▶ THE REQUEST
From the data that follows, print exactly the lines starting at the one containing "for (const [name, port]" and ending at the one containing "bpy.context.view_layer.update()"; include both of them and nothing more.

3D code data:
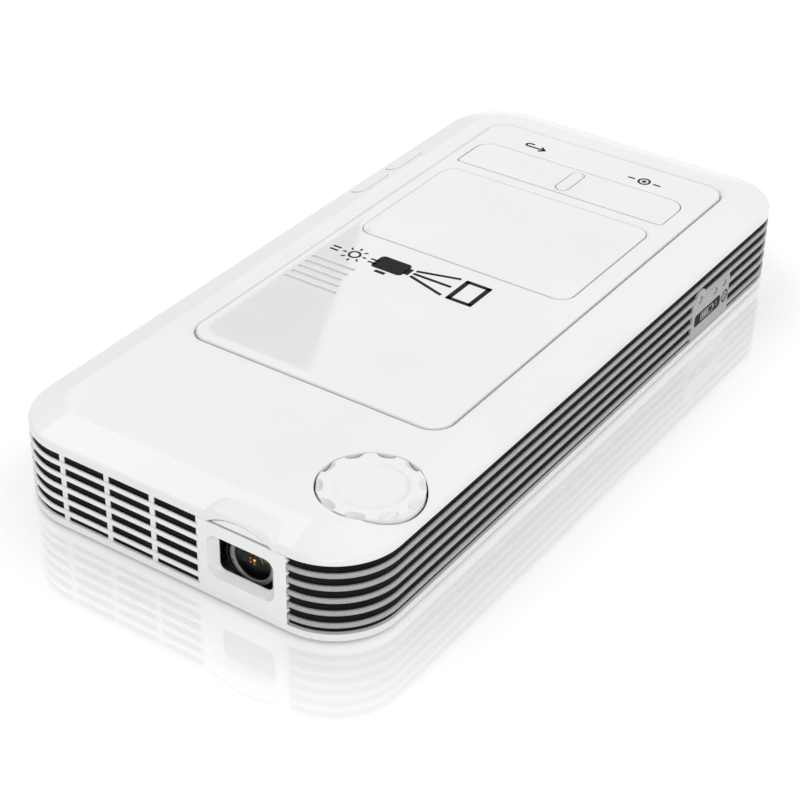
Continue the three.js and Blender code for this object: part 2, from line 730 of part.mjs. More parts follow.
// ---- Optical engine ----
const engineFront = barrelBack + focusTravel + 3;
const engineBack = engineFront + engineLength;
const engineLeft = lensX - engineWidth / 2;
const engineRight = lensX + engineWidth / 2;
const engineBottom = insideBottom;
const engineTop = engineBottom + engineHeight;

function engineHousing() {
  const block = box(engineLeft, engineRight, engineFront, engineBack, engineBottom, engineTop);
  const inside = box(engineLeft + engineWall, engineRight - engineWall, engineFront + engineWall,
    engineBack - engineWall, engineBottom + engineWall, engineTop + overshoot);
  const lensPort = alongY(lensX, lensZ, 3.2, engineFront - overshoot, engineFront + engineWall + overshoot);
  return cut(block, inside, lensPort);
}

const engineLid = () => box(
  engineLeft, engineRight, engineFront, engineBack, engineTop + seam, engineTop + seam + 1);

const prismBlock = () => box(lensX - 4, lensX + 4, engineFront + 3, engineFront + 11,
  engineBottom + engineWall + fitGap, engineTop - fitGap);

const mirrorChip = () => box(lensX - 5, lensX + 5, engineFront + 11.5, engineFront + 13,
  engineBottom + engineWall + fitGap, engineTop - 1);

function ledModule(x0, x1, y0, y1, lampAxis) {
  const star = box(x0, x1, y0, y1, engineBottom, engineTop - 1);
  const middle = [(x0 + x1) / 2, (y0 + y1) / 2, (engineBottom + engineTop) / 2];
  const lamp = box(middle[0] - 1.2, middle[0] + 1.2, middle[1] - 1.2, middle[1] + 1.2, middle[2] - 1.2,
    middle[2] + 1.2).translate(lampAxis.map((share) => share * 0.7));
  return join(star, lamp);
}

// ---- Cooling ----
const fanX = -halfWidth + fanFromLeft;
const fanY = frontFace + fanFromFront;
const fanFloor = 1;
const rotorBottom = insideBottom + fanFloor + 0.6;
const rotorHeight = fanHeight - fanFloor - 1.2;

function heatSink() {
  const x0 = -halfWidth + sideWall + 3;
  const x1 = ventRight - 2;
  const y0 = frontFace + sideWall + 4.5;
  const y1 = fanY - fanSize / 2 - 1;
  const base = box(x0, x1, y0, y1, insideBottom, insideBottom + 1);
  const fins = [];
  for (let fin = 0; fin < finCount; fin += 1) {
    const x = x0 + ((x1 - x0 - finThickness) * fin) / (finCount - 1);
    fins.push(box(x, x + finThickness, y0, y1, insideBottom + 0.5, insideBottom + finHeight));
  }
  return join(base, ...fins).subtract(
    upright(-halfWidth + screwInset, frontFace + screwInset, bossRadius + 1, 0, coverTop, 16));
}

function fanFrame() {
  const z0 = insideBottom;
  const block = slab(roundedRect(fanX - fanSize / 2, fanX + fanSize / 2, fanY - fanSize / 2,
    fanY + fanSize / 2, 2), z0, z0 + fanHeight, 3);
  const well = upright(fanX, fanY, fanSize / 2 - 1.2, z0 + fanFloor, z0 + fanHeight + overshoot, 24);
  const outlet = box(fanX - fanSize / 2 + 3, fanX + 2, fanY - fanSize, fanY - fanHubRadius,
    z0 + fanFloor, z0 + fanHeight + overshoot);
  const post = upright(fanX, fanY, 1, z0 + 0.5, z0 + 3, 12);
  return join(cut(block, well, outlet), post);
}

function fanRotor() {
  const z0 = rotorBottom;
  const hub = upright(fanX, fanY, fanHubRadius, z0, z0 + rotorHeight, 16);
  const blades = [];
  for (let i = 0; i < bladeCount; i += 1) {
    const blade = box(fanHubRadius - 0.5, fanSize / 2 - 2.4, -0.35, 0.35, z0 + 0.4, z0 + rotorHeight - 0.4)
      .rotate([0, 0, (360 * i) / bladeCount])
      .translate([fanX, fanY, 0]);
    blades.push(blade);
  }
  return cut(join(hub, ...blades), upright(fanX, fanY, 1.3, 0, z0 + 2.4, 12));
}

// ---- Battery, boards, speaker ----
const batteryX = -halfWidth + batteryFromLeft + batteryWidth / 2;
const batteryFront = fanY + fanSize / 2 + 3;
const batteryBack = halfLength - batteryFromBack;

const batteryPack = () => slab(roundedRect(batteryX - batteryWidth / 2, batteryX + batteryWidth / 2,
  batteryFront, batteryBack, 2.4), insideBottom, insideBottom + batteryThickness, 4);

function mainBoard() {
  const y0 = batteryFront + 1;
  const y1 = halfLength - screwInset - bossRadius - 0.8;
  const x1 = halfWidth - sideWall - 3.5;
  const top = boardZ + boardThickness;
  const plate = box(-halfWidth + sideWall + 0.5, x1, y0, y1, boardZ, top);
  const chips = [
    box(x1 - 25, x1 - 13, y0 + 20, y0 + 32, top - 0.3, top + 1.4),
    box(x1 - 33, x1 - 27, y0 + 36, y0 + 44, top - 0.3, top + 1.1),
    box(x1 - 11, x1 - 3, y0 + 8, y0 + 14, top - 0.3, top + 1.8),
    box(x1 - 31, x1 - 17, y1 - 9, y1 - 4, top - 0.3, top + 2.2),
  ];
  return join(plate, ...chips);
}

function keyBoard() {
  const top = ceiling - 1.9;
  const plate = box(keyLeft + 1, keyRight - 1, padFront + 2, keyBack + 1, top - 0.7, top);
  const domes = [-1, 1].map((side) => upright(
    keyMiddleX + side * domeFromMiddle, keyMiddleY, domeRadius, top - 0.3, top + 0.7, 12));
  const pinSeats = [keyFront + 1.1, keyBack - 1.1].map((y) => box(
    keyMiddleX - 0.6, keyMiddleX + 0.6, y - 0.5, y + 0.5, top - 0.3, pivotZ - pivotRadius - 0.05));
  return join(plate, ...domes, ...pinSeats);
}

function speaker() {
  const x = soundSlotLeft + 5.2;
  const y = soundSlotBack - ((soundSlotCount - 1) / 2) * soundSlotPitch;
  const top = ceiling - 2 * fitGap;
  const outline = (inset) => roundedRect(
    x - speakerWidth / 2 + inset, x + speakerWidth / 2 - inset,
    y - speakerLength / 2 + inset, y + speakerLength / 2 - inset, 3 - inset / 2);
  const frame = slab(outline(0), top - speakerHeight, top, 4);
  const cone = slab(outline(1), top - 0.8, top + overshoot, 4);
  const cap = upright(x, y, 2, top - 1.4, top - 0.3, 16);
  return join(cut(frame, cone), cap);
}

// ---- Feet, screws, lights ----
const foot = ({ x, y }) => upright(x, y, footRadius, 0, footThickness, 16);

function caseScrew({ x, y }) {
  const headBottom = shellBottom + 0.4;
  const head = upright(x, y, screwHeadRadius, headBottom, headBottom + 0.8, 12);
  const shank = upright(x, y, screwShankRadius, headBottom + 0.5, headBottom + screwLength, 8);
  const recess = box(x - 0.9, x + 0.9, y - 0.2, y + 0.2, 0, headBottom + 0.4);
  const crossRecess = box(x - 0.2, x + 0.2, y - 0.9, y + 0.9, 0, headBottom + 0.4);
  return cut(join(head, shank), recess, crossRecess);
}

const statusLight = ({ y, z }) => alongX(y, z, lightRadius, halfWidth - 2.2, halfWidth - 0.1, 10);

const chargeBadge = () => sideSlab(badgeOutline(0), halfWidth - badge.depth, halfWidth - 0.05, 3);

const powerBadge = () => alongX(
  powerY, powerMark.z, powerMark.radius, halfWidth - badge.depth, halfWidth - 0.05);

// ---- Assembly ----
const projector = new THREE.Group();

function add(name, solid, material) {
  const mesh = new THREE.Mesh(geometryOf(solid), material);
  mesh.name = name;
  projector.add(mesh);
}

add("top_cover", topCover(), whiteGloss);
add("hood_trim", hoodTrim(), whiteSatin);
add("bottom_shell", bottomShell(), whiteGloss);
add("front_fascia", frontFascia(), whiteSatin);
add("vent_screen", ventScreen(), blackPlastic);
add("side_rib_band", sideRibBand(), greySatin);
add("rear_panel", rearPanel(), whiteSatin);
add("left_port_panel", leftPortPanel(), whiteSatin);
add("top_panel", topPanel(), whiteGloss);
add("touch_pad", touchPad(), whiteSatin);
add("rocker_key", rockerKey(), whiteSatin);
add("rocker_pivot_pin", rockerPivotPin(), steel);
for (const [name, fromBack] of Object.entries(volumeKeysFromBack)) add(name, volumeKey(fromBack), whiteGloss);

add("focus_dial", focusDial(), whiteGloss);
add("focus_cam", focusCam(), blackPlastic);
add("dial_spindle", dialSpindle(), steel);
add("lens_carriage", lensCarriage(), blackPlastic);
add("lens_barrel", lensBarrel(), blackPlastic);
add("lens_ring", lensRing(), greySatin);
add("front_lens", lensElement(barrelFront + 2.9, lensRadius), lensGlass);
add("rear_lens", lensElement(barrelBack - 2, lensRadius), lensGlass);
add("guide_rod_left", guideRod(-1), steel);
add("guide_rod_right", guideRod(1), steel);

add("engine_housing", engineHousing(), blackPlastic);
add("engine_lid", engineLid(), aluminium);
add("prism_block", prismBlock(), lensGlass);
add("mirror_chip", mirrorChip(), foilSilver);
add("red_led_module",
  ledModule(engineLeft - fitGap - ledModuleThickness, engineLeft - fitGap,
    engineFront + 14, engineFront + 22, [-1, 0, 0]), aluminium);
add("blue_led_module",
  ledModule(engineRight + fitGap, engineRight + fitGap + ledModuleThickness,
    engineFront + 14, engineFront + 22, [1, 0, 0]), aluminium);
add("green_led_module",
  ledModule(lensX - 4, lensX + 4,
    engineBack + fitGap, engineBack + fitGap + ledModuleThickness, [0, 1, 0]), aluminium);

add("heat_sink", heatSink(), aluminium);
add("fan_frame", fanFrame(), blackPlastic);
add("fan_rotor", fanRotor(), blackPlastic);
add("battery_pack", batteryPack(), foilSilver);
add("main_board", mainBoard(), boardGreen);
add("key_board", keyBoard(), boardGreen);
add("speaker", speaker(), blackPlastic);

for (const [name, port] of Object.entries(roundPorts)) add(`${name}_socket`, roundSocket(port), blackPlastic);
add("mini_usb_socket", usbSocket(), steel);

footPlaces().forEach((place, i) => add(`rubber_foot_${i + 1}`, foot(place), darkRubber));
screwPlaces().forEach((place, i) => add(`case_screw_${i + 1}`, caseScrew(place), steel));
lightPlaces.forEach((place, i) => add(`status_light_${i + 1}`, statusLight(place), lensGlass));
add("charge_badge", chargeBadge(), blackPlastic);
add("power_badge", powerBadge(), blackPlastic);

export default projector;
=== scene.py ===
# A pocket projector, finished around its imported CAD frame.
# Settings are in millimetres, meshes in metres; the lens looks along -Y, the ribbed side faces +X.
import bpy
import bmesh
import math
from mathutils import Matrix, Vector


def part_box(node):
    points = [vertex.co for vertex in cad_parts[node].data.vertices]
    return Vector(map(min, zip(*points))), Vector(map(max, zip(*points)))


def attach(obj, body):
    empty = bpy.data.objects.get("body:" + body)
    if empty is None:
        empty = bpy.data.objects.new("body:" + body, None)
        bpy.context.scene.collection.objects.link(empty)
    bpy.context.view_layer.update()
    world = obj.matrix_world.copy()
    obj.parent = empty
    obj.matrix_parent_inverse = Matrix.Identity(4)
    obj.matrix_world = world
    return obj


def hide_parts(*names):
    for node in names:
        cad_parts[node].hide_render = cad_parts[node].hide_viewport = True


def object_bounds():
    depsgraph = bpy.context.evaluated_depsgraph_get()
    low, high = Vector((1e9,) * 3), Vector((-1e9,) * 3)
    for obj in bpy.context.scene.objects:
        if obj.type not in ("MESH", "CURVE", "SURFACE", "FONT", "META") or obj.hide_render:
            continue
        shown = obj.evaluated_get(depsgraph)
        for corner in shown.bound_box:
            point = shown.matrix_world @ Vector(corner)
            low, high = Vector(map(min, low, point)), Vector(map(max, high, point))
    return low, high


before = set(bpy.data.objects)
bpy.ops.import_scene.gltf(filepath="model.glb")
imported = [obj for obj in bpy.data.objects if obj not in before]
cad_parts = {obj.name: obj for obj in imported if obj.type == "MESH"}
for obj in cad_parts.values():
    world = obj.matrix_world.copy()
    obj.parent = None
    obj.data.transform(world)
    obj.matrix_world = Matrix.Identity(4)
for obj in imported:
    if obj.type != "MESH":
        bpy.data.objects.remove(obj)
cadLow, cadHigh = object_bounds()
mm = 0.001
print("frame loaded:", len(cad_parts), "nodes")


camera = {
    "place": (152.35, -235.12, 182.58),
    "turn": (56.142, -0.795, 34.446),  # degrees about X, Y and Z
    "lens": 91.28,
    "sensor": 36,
}


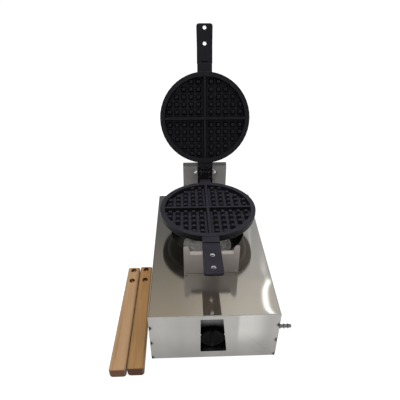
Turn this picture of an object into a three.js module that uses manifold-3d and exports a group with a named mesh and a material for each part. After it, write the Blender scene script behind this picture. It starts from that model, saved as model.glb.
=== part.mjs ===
// A table-top gas waffle maker, in millimetres, +Z up, front towards -Y.
// The origin is the centre of the base plate's underside, and the two irons are drawn open.
import * as THREE from "three";
import { mergeVertices } from "three/addons/utils/BufferGeometryUtils.js";
import Module from "manifold-3d";

const wasm = await Module();
wasm.setup();

// Gaps and cuts shared by all pieces
const seam = 0.3; // between two pieces that touch
const running = 0.3; // round a pin, stem or shaft, on the radius
const overrun = 1; // how far a cutter runs past what it cuts

// Casing
const casingWidth = 250;
const casingLength = 420;
const casingHeight = 124;
const sheet = 1.2;
const bendRadius = 3;
const coverLip = 14; // inward flange under each side wall
const panelReturn = 12; // side flange of the front and rear panels
const returnMargin = 9; // from a return's end to the panel's end
const fireHoleRadius = 87;
const fireHoleCollar = 7; // turned-down edge round the fire hole

// Notches in the side edges of the front panel
const notchDepth = 3.4;
const notchHeight = 4;
const notchReach = 3; // how far back they run into the wall and the return
const notchLevelShares = [0.03, 0.4, 0.76]; // of the panel's height

// Window in the front panel
const windowLeft = -26.5;
const windowBottomWidth = 52;
const windowTopWidth = 42.5;
const windowBottom = 18.5;
const windowDrop = 9.5; // of its top edge below the panel's
const windowCorner = 3;
const nibDepth = 1.7;
const nibHeight = 5;
const nibDrop = 43; // below the window's top edge
const flapDrop = 5; // the inward flap below the window's top edge
const flapReach = 4;

// Vents in the rear panel
const ventCount = 9;
const ventWidth = 5;
const ventHeight = 58;
const ventPitch = 17;
const ventBottom = 34;

// Feet
const footRadius = 8;
const footHeight = 3.5;
const footNeckRadius = 3.4;
const footBarbRadius = 5;
const footBarb = 2;
const footInset = 12.5;

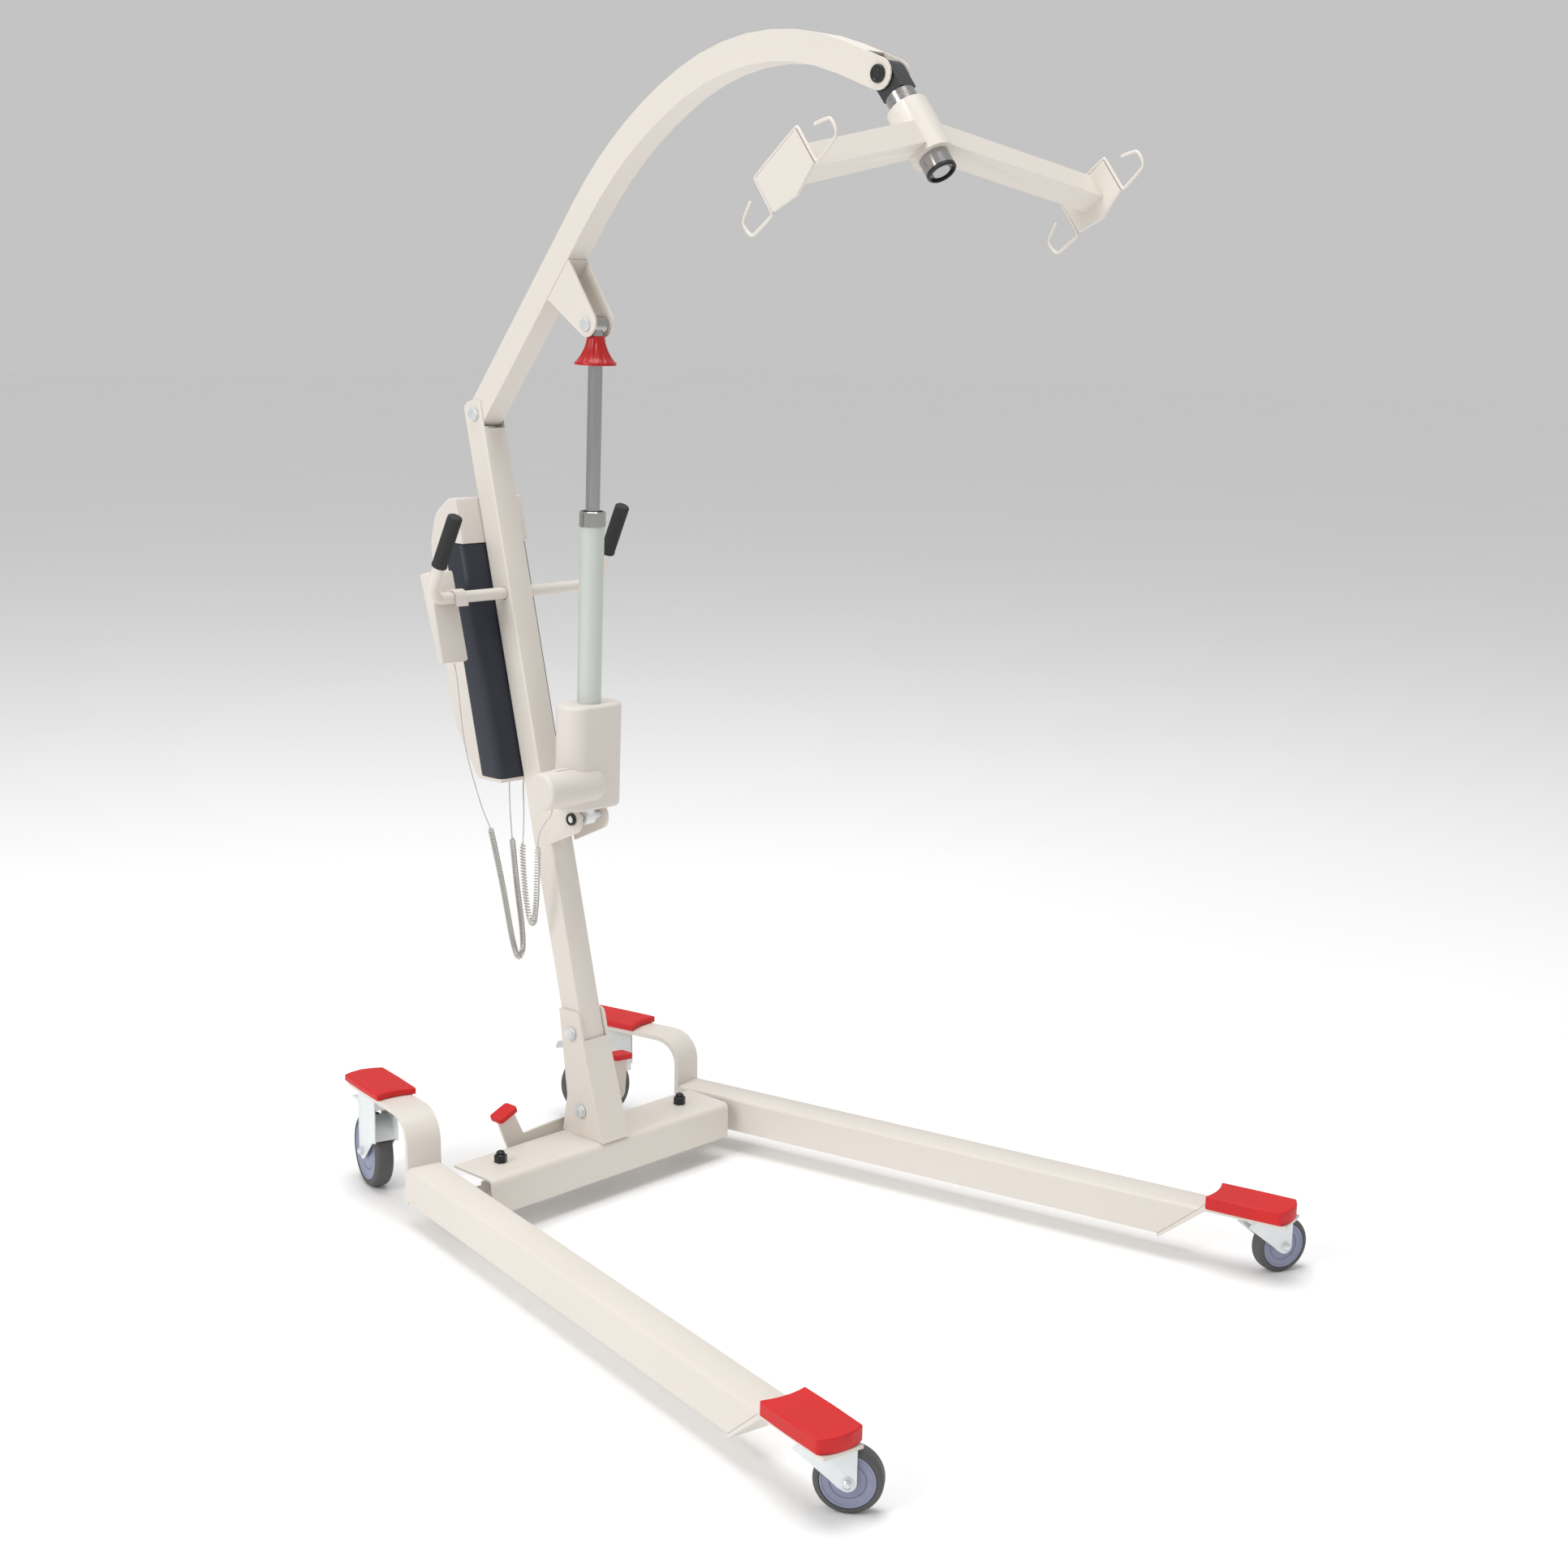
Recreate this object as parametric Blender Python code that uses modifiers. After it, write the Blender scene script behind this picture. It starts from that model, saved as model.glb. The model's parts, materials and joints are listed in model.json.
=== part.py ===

▶ SOLUTION
for (const [name, port] of Object.entries(roundPorts)) add(`${name}_socket`, roundSocket(port), blackPlastic);
add("mini_usb_socket", usbSocket(), steel);

footPlaces().forEach((place, i) => add(`rubber_foot_${i + 1}`, foot(place), darkRubber));
screwPlaces().forEach((place, i) => add(`case_screw_${i + 1}`, caseScrew(place), steel));
lightPlaces.forEach((place, i) => add(`status_light_${i + 1}`, statusLight(place), lensGlass));
add("charge_badge", chargeBadge(), blackPlastic);
add("power_badge", powerBadge(), blackPlastic);

export default projector;
=== scene.py ===
# A pocket projector, finished around its imported CAD frame.
# Settings are in millimetres, meshes in metres; the lens looks along -Y, the ribbed side faces +X.
import bpy
import bmesh
import math
from mathutils import Matrix, Vector


def part_box(node):
    points = [vertex.co for vertex in cad_parts[node].data.vertices]
    return Vector(map(min, zip(*points))), Vector(map(max, zip(*points)))


def attach(obj, body):
    empty = bpy.data.objects.get("body:" + body)
    if empty is None:
        empty = bpy.data.objects.new("body:" + body, None)
        bpy.context.scene.collection.objects.link(empty)
    bpy.context.view_layer.update()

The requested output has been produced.